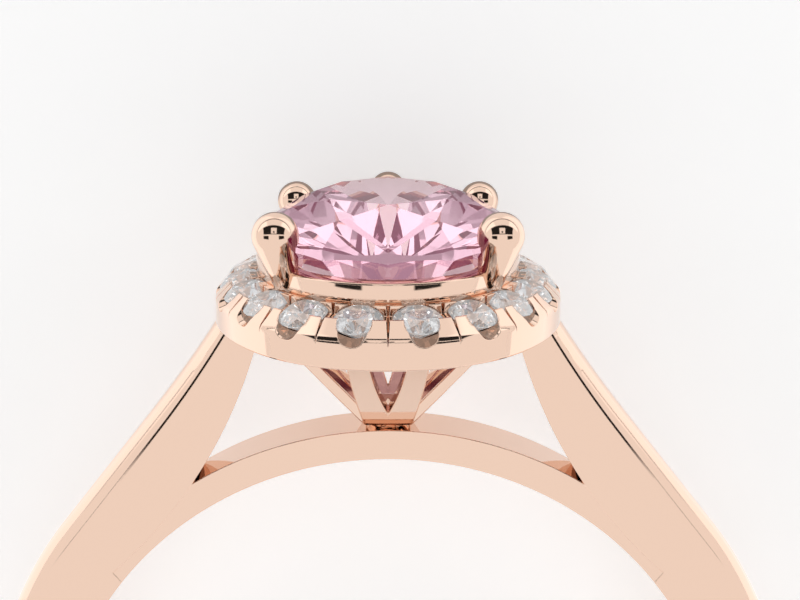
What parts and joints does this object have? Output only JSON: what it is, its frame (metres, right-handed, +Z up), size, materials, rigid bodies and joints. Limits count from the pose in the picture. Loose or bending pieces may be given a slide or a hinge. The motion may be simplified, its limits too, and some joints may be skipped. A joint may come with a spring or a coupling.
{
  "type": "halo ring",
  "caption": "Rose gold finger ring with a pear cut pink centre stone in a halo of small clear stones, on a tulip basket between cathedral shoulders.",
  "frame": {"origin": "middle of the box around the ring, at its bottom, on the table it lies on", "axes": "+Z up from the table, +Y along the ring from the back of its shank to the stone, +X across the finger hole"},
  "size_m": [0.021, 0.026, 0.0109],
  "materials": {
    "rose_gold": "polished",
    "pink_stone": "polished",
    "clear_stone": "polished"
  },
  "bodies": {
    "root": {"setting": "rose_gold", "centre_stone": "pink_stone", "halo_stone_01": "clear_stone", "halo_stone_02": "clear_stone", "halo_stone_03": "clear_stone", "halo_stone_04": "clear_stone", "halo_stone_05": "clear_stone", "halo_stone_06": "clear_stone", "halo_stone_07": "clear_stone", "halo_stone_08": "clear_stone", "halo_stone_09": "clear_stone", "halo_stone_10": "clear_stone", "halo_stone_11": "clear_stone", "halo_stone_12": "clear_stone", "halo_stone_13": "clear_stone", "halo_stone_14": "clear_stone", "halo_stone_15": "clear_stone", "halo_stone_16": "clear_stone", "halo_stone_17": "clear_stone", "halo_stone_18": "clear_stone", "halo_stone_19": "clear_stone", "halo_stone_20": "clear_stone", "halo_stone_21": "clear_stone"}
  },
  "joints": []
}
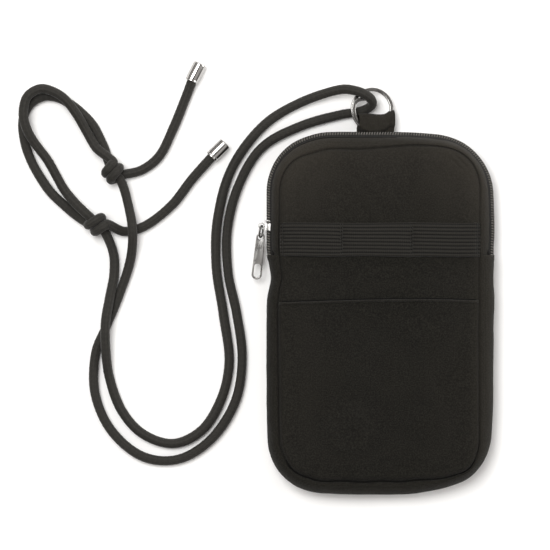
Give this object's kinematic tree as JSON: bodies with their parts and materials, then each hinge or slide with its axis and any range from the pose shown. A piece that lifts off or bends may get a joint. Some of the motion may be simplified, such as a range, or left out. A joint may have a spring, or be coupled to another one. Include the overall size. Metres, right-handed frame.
---+---
**Task objective**
Return the listing above word for word.

**Written response**
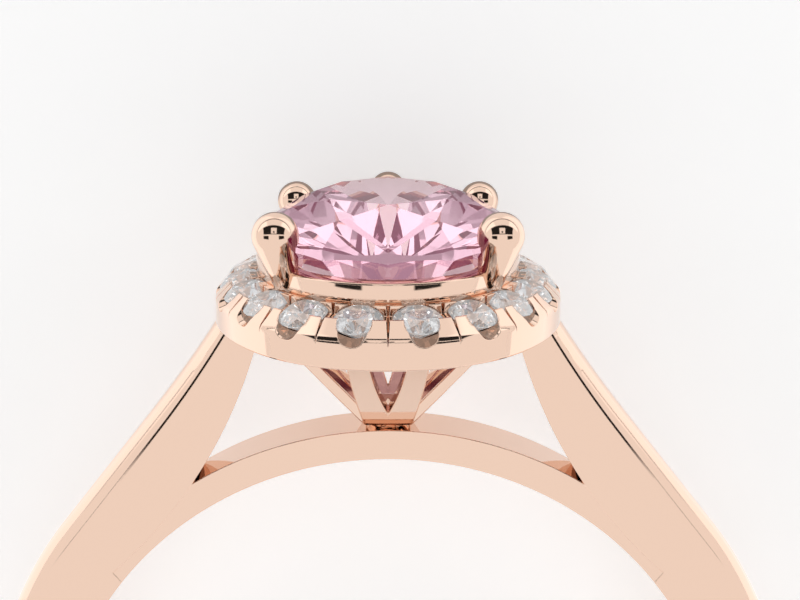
What parts and joints does this object have? Output only JSON: what it is, its frame (metres, right-handed, +Z up), size, materials, rigid bodies and joints. Limits count from the pose in the picture. Loose or bending pieces may be given a slide or a hinge. The motion may be simplified, its limits too, and some joints may be skipped. A joint may come with a spring or a coupling.
{
  "type": "halo ring",
  "caption": "Rose gold finger ring with a pear cut pink centre stone in a halo of small clear stones, on a tulip basket between cathedral shoulders.",
  "frame": {"origin": "middle of the box around the ring, at its bottom, on the table it lies on", "axes": "+Z up from the table, +Y along the ring from the back of its shank to the stone, +X across the finger hole"},
  "size_m": [0.021, 0.026, 0.0109],
  "materials": {
    "rose_gold": "polished",
    "pink_stone": "polished",
    "clear_stone": "polished"
  },
  "bodies": {
    "root": {"setting": "rose_gold", "centre_stone": "pink_stone", "halo_stone_01": "clear_stone", "halo_stone_02": "clear_stone", "halo_stone_03": "clear_stone", "halo_stone_04": "clear_stone", "halo_stone_05": "clear_stone", "halo_stone_06": "clear_stone", "halo_stone_07": "clear_stone", "halo_stone_08": "clear_stone", "halo_stone_09": "clear_stone", "halo_stone_10": "clear_stone", "halo_stone_11": "clear_stone", "halo_stone_12": "clear_stone", "halo_stone_13": "clear_stone", "halo_stone_14": "clear_stone", "halo_stone_15": "clear_stone", "halo_stone_16": "clear_stone", "halo_stone_17": "clear_stone", "halo_stone_18": "clear_stone", "halo_stone_19": "clear_stone", "halo_stone_20": "clear_stone", "halo_stone_21": "clear_stone"}
  },
  "joints": []
}
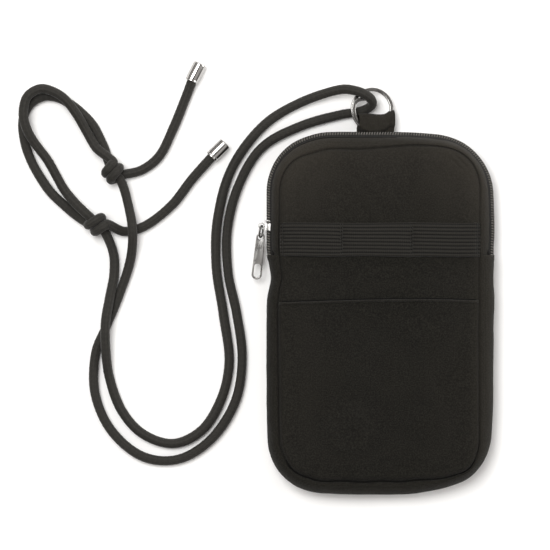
Give this object's kinematic tree as JSON: bodies with their parts and materials, then each hinge or slide with its axis and any range from the pose shown. A piece that lifts off or bends may get a joint. Some of the motion may be simplified, such as a range, or left out. A joint may have a spring, or be coupled to another one. Include the overall size. Metres, right-handed frame.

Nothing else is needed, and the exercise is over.